RECORDED INFORMATION:
▼

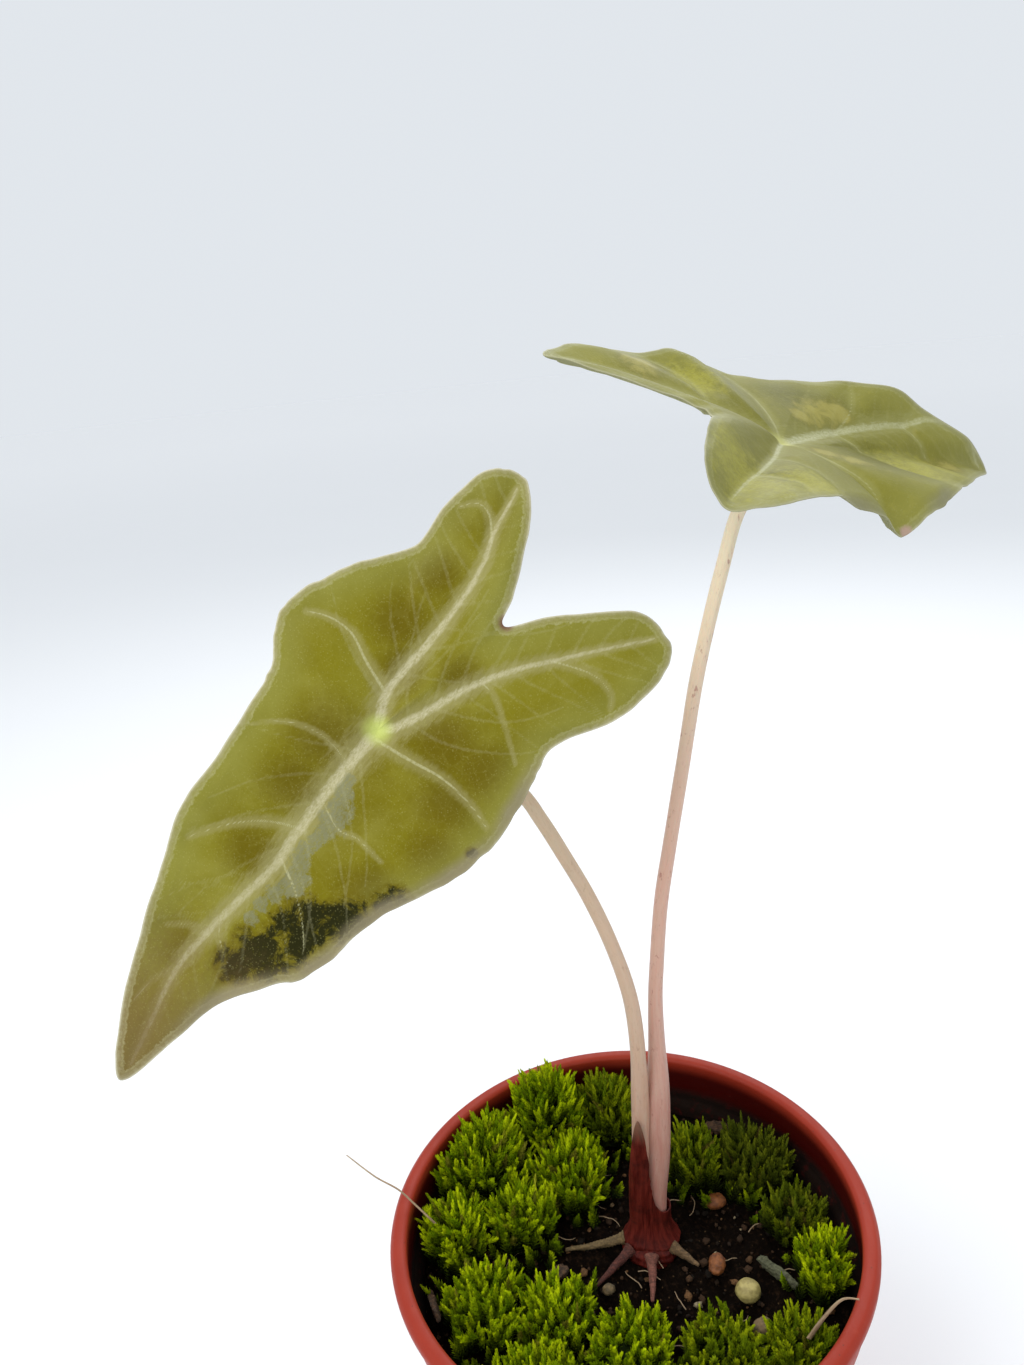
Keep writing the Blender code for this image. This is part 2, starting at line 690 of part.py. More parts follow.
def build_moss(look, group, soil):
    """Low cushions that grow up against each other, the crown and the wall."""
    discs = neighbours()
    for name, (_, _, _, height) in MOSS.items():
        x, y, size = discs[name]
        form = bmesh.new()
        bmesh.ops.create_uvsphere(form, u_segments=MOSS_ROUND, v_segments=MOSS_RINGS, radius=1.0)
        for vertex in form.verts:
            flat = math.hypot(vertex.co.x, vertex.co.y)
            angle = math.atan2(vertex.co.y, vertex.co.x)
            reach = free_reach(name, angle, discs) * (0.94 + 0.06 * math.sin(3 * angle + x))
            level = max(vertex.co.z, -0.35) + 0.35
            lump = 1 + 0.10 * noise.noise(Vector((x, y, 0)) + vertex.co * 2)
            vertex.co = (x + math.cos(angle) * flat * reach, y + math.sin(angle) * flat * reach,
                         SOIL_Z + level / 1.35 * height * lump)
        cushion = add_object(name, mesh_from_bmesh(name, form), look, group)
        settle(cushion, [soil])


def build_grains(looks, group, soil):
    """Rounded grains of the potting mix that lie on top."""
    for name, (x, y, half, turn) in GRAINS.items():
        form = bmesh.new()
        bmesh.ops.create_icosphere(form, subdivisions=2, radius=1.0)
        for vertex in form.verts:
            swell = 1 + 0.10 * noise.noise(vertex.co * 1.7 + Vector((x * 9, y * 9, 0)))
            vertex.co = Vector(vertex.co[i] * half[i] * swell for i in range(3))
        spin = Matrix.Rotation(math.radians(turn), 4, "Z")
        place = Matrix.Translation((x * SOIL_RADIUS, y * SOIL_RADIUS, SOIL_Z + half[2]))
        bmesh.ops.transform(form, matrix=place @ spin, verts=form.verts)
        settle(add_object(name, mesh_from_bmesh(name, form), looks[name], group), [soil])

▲

INSTRUCTIONS FOR THE TASK: Reproduce all the data word for word.

FULL OUTPUT:
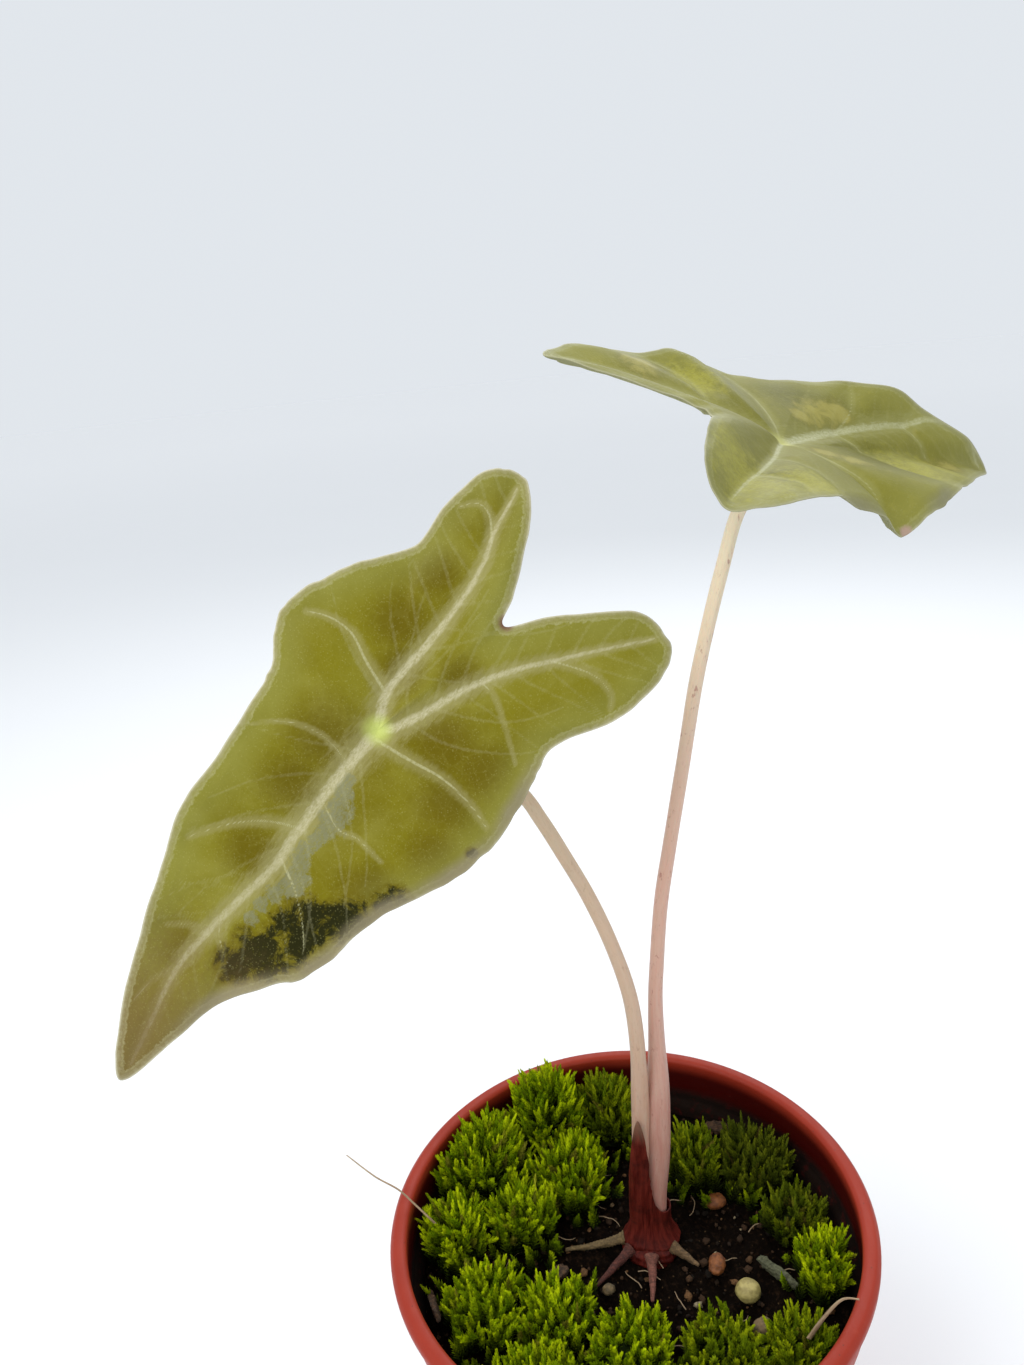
Keep writing the Blender code for this image. This is part 2, starting at line 690 of part.py. More parts follow.
def build_moss(look, group, soil):
    """Low cushions that grow up against each other, the crown and the wall."""
    discs = neighbours()
    for name, (_, _, _, height) in MOSS.items():
        x, y, size = discs[name]
        form = bmesh.new()
        bmesh.ops.create_uvsphere(form, u_segments=MOSS_ROUND, v_segments=MOSS_RINGS, radius=1.0)
        for vertex in form.verts:
            flat = math.hypot(vertex.co.x, vertex.co.y)
            angle = math.atan2(vertex.co.y, vertex.co.x)
            reach = free_reach(name, angle, discs) * (0.94 + 0.06 * math.sin(3 * angle + x))
            level = max(vertex.co.z, -0.35) + 0.35
            lump = 1 + 0.10 * noise.noise(Vector((x, y, 0)) + vertex.co * 2)
            vertex.co = (x + math.cos(angle) * flat * reach, y + math.sin(angle) * flat * reach,
                         SOIL_Z + level / 1.35 * height * lump)
        cushion = add_object(name, mesh_from_bmesh(name, form), look, group)
        settle(cushion, [soil])


def build_grains(looks, group, soil):
    """Rounded grains of the potting mix that lie on top."""
    for name, (x, y, half, turn) in GRAINS.items():
        form = bmesh.new()
        bmesh.ops.create_icosphere(form, subdivisions=2, radius=1.0)
        for vertex in form.verts:
            swell = 1 + 0.10 * noise.noise(vertex.co * 1.7 + Vector((x * 9, y * 9, 0)))
            vertex.co = Vector(vertex.co[i] * half[i] * swell for i in range(3))
        spin = Matrix.Rotation(math.radians(turn), 4, "Z")
        place = Matrix.Translation((x * SOIL_RADIUS, y * SOIL_RADIUS, SOIL_Z + half[2]))
        bmesh.ops.transform(form, matrix=place @ spin, verts=form.verts)
        settle(add_object(name, mesh_from_bmesh(name, form), looks[name], group), [soil])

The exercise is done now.